One last breadth, one last ride. Coney Island's ghosts, Astroland, and Deno's Wonder Wheel Park will depart at the end of the 2008 season. Dreams, imagined futures, and forgotten pasts to follow. But, hey, just catch them all on YouTube.
Frank-
Thank you. And super! on that wonderful news. But given the drawn out history of the "development" of this area, I'll believe everything's all right after the dust settles. Anything can be overturned by eminent domain or commercial interests.
Posted by: ILoz Zoc | May 30, 2008 at 10:39 AM
Nicely written but a bit of an overreaction. Deno's Wonder Wheel Park is NOT closing. Sideshows By The Seashore run by Coney Island USA is not closing either, in fact they bought their building last year.
Posted by: Frank | May 30, 2008 at 09:48 AM
Jk-
First, you've got a fantastic memoir at Coney Island Memories (http://www.myconeyislandmemories.com/. I love reading it.
Sadly, you're right about the olden venues. Only those who've experienced it can really enjoy and remember it. We're all a product of our times. I'm sorry though this generation coming up may miss out on some very special things that are damn fun.
And girls! Yes, you point out the key benefit of a dark ride: smooching and holding on tight to your babe. It's a natural.
Posted by: ILoz Zoc | May 30, 2008 at 09:26 AM
HP-
I cherish Laff in the Dark. The depth and love they show for dark rides is a treasure for those of us who enjoy them and mourn their passing in our "sophisticated" age. I'd be remiss if I didn't mention LITD, especially with my using their photos (of course linked back to the source to give them proper credit). I owe them a lot for keeping the memories alive.
Posted by: ILoz Zoc | May 30, 2008 at 08:58 AM
Oddly enough, I was about a paragraph into this post when I said to myself, "I wonder if he knows about Laff in the Dark?" I stopped reading and got all my links together.

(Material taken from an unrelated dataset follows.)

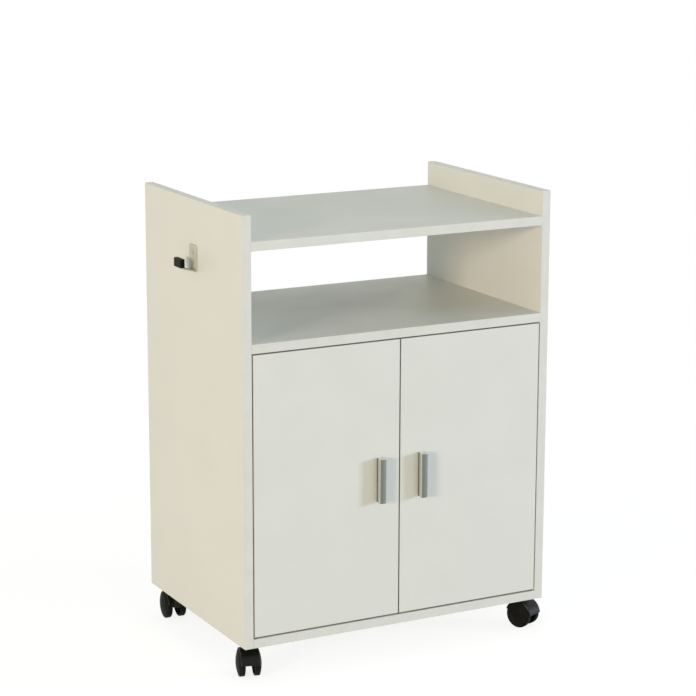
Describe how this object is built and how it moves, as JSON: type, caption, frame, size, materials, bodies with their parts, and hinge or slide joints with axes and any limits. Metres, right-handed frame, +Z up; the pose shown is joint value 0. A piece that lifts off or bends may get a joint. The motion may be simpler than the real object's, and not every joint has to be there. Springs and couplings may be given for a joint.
{
  "type": "microwave cart",
  "caption": "White kitchen cart with an open top between raised side panels, an open niche, a cupboard with double doors, a side hook and twin-wheel casters.",
  "frame": {"origin": "on the floor, midway between the outer faces of the side panels and midway between their front and back edges", "axes": "+Z up, the doors face -Y, +X to the right of someone who faces the doors"},
  "size_m": [0.6285, 0.417, 0.799],
  "materials": {
    "white_melamine": "white melamine-faced particleboard with matching edge banding, satin",
    "white_hardboard": "hardboard, lacquered white on the outside",
    "satin_aluminium": "satin anodised",
    "grey_steel": "grey lacquer, satin",
    "black_cap": "moulded, soft, matte",
    "black_nylon": "moulded nylon, semi-matte",
    "zinc_steel": "bright zinc plate",
    "beech": "bare beech, fluted"
  },
  "bodies": {
    "cart": {"left_side_panel": "white_melamine", "right_side_panel": "white_melamine", "top_board": "white_melamine", "middle_shelf": "white_melamine", "bottom_board": "white_melamine", "back_panel": "white_hardboard", "inner_shelf": "white_melamine", "shelf_pins": "zinc_steel", "cam_locks": "zinc_steel", "cam_bolts": "zinc_steel", "dowels": "beech", "hook_strip": "grey_steel", "hook_cap": "black_cap", "hook_screws": "zinc_steel", "hinge_plate_screws": "zinc_steel", "hinge_arm_screws": "zinc_steel", "caster_inserts": "zinc_steel", "left_lower_hinge_plate": "zinc_steel", "left_lower_hinge_arm": "zinc_steel", "left_upper_hinge_plate": "zinc_steel", "left_upper_hinge_arm": "zinc_steel", "right_lower_hinge_plate": "zinc_steel", "right_lower_hinge_arm": "zinc_steel", "right_upper_hinge_plate": "zinc_steel", "right_upper_hinge_arm": "zinc_steel", "front_left_caster_stem": "zinc_steel", "front_right_caster_stem": "zinc_steel", "back_left_caster_stem": "zinc_steel", "back_right_caster_stem": "zinc_steel"},
    "left_door": {"left_door": "white_melamine", "left_handle": "satin_aluminium", "left_handle_screws": "zinc_steel", "left_lower_hinge_cup": "zinc_steel", "left_upper_hinge_cup": "zinc_steel", "left_hinge_pins": "zinc_steel", "left_cup_screws": "zinc_steel"},
    "right_door": {"right_door": "white_melamine", "right_handle": "satin_aluminium", "right_handle_screws": "zinc_steel", "right_lower_hinge_cup": "zinc_steel", "right_upper_hinge_cup": "zinc_steel", "right_hinge_pins": "zinc_steel", "right_cup_screws": "zinc_steel"},
    "front_left_caster": {"front_left_caster_hood": "black_nylon", "front_left_caster_axle": "zinc_steel"},
    "front_left_left_wheel": {"front_left_caster_left_wheel": "black_nylon"},
    "front_left_right_wheel": {"front_left_caster_right_wheel": "black_nylon"},
    "front_right_caster": {"front_right_caster_hood": "black_nylon", "front_right_caster_axle": "zinc_steel"},
    "front_right_left_wheel": {"front_right_caster_left_wheel": "black_nylon"},
    "front_right_right_wheel": {"front_right_caster_right_wheel": "black_nylon"},
    "back_left_caster": {"back_left_caster_hood": "black_nylon", "back_left_caster_axle": "zinc_steel"},
    "back_left_left_wheel": {"back_left_caster_left_wheel": "black_nylon"},
    "back_left_right_wheel": {"back_left_caster_right_wheel": "black_nylon"},
    "back_right_caster": {"back_right_caster_hood": "black_nylon", "back_right_caster_axle": "zinc_steel"},
    "back_right_left_wheel": {"back_right_caster_left_wheel": "black_nylon"},
    "back_right_right_wheel": {"back_right_caster_right_wheel": "black_nylon"}
  },
  "joints": [
    {"name": "left_door_hinge", "type": "hinge", "parent": "cart", "child": "left_door", "pos_m": [-0.255, -0.192, 0.322], "axis": [0, 0, -1], "range_deg": [0, 95]},
    {"name": "right_door_hinge", "type": "hinge", "parent": "cart", "child": "right_door", "pos_m": [0.255, -0.192, 0.322], "axis": [0, 0, 1], "range_deg": [0, 95]},
    {"name": "front_left_swivel", "type": "hinge", "parent": "cart", "child": "front_left_caster", "pos_m": [-0.268, -0.148, 0.04], "axis": [0, 0, 1], "continuous": true},
    {"name": "front_left_left_wheel_spin", "type": "hinge", "parent": "front_left_caster", "child": "front_left_left_wheel", "pos_m": [-0.27365, -0.16771, 0.0235], "axis": [0.9613, -0.2756, 0], "continuous": true},
    {"name": "front_left_right_wheel_spin", "type": "hinge", "parent": "front_left_caster", "child": "front_left_right_wheel", "pos_m": [-0.27365, -0.16771, 0.0235], "axis": [0.9613, -0.2756, 0], "continuous": true},
    {"name": "front_right_swivel", "type": "hinge", "parent": "cart", "child": "front_right_caster", "pos_m": [0.268, -0.148, 0.04], "axis": [0, 0, 1], "continuous": true},
    {"name": "front_right_left_wheel_spin", "type": "hinge", "parent": "front_right_caster", "child": "front_right_left_wheel", "pos_m": [0.27666, -0.16658, 0.0235], "axis": [0.9063, 0.4226, 0], "continuous": true},
    {"name": "front_right_right_wheel_spin", "type": "hinge", "parent": "front_right_caster", "child": "front_right_right_wheel", "pos_m": [0.27666, -0.16658, 0.0235], "axis": [0.9063, 0.4226, 0], "continuous": true},
    {"name": "back_left_swivel", "type": "hinge", "parent": "cart", "child": "back_left_caster", "pos_m": [-0.268, 0.148, 0.04], "axis": [0, 0, 1], "continuous": true},
    {"name": "back_left_left_wheel_spin", "type": "hinge", "parent": "back_left_caster", "child": "back_left_left_wheel", "pos_m": [-0.26657, 0.16845, 0.0235], "axis": [-0.9976, 0.0698, 0], "continuous": true},
    {"name": "back_left_right_wheel_spin", "type": "hinge", "parent": "back_left_caster", "child": "back_left_right_wheel", "pos_m": [-0.26657, 0.16845, 0.0235], "axis": [-0.9976, 0.0698, 0], "continuous": true},
    {"name": "back_right_swivel", "type": "hinge", "parent": "cart", "child": "back_right_caster", "pos_m": [0.268, 0.148, 0.04], "axis": [0, 0, 1], "continuous": true},
    {"name": "back_right_left_wheel_spin", "type": "hinge", "parent": "back_right_caster", "child": "back_right_left_wheel", "pos_m": [0.27501, 0.16726, 0.0235], "axis": [-0.9397, 0.342, 0], "continuous": true},
    {"name": "back_right_right_wheel_spin", "type": "hinge", "parent": "back_right_caster", "child": "back_right_right_wheel", "pos_m": [0.27501, 0.16726, 0.0235], "axis": [-0.9397, 0.342, 0], "continuous": true}
  ]
}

Pipped. I should've known.
Posted by: HP | May 29, 2008 at 09:20 PM
I used to feel as you do, but in reality who of this generation would ever appreciate these "olden" venues? That said, we Boomers can go back...everytime we bring it up in a conversation to anyone that will listen. Geez how many girls did I get that first kiss from on Spook-A-Rama? I girl was almost obligated once she agreed to go with a guy into such a dark and scary place!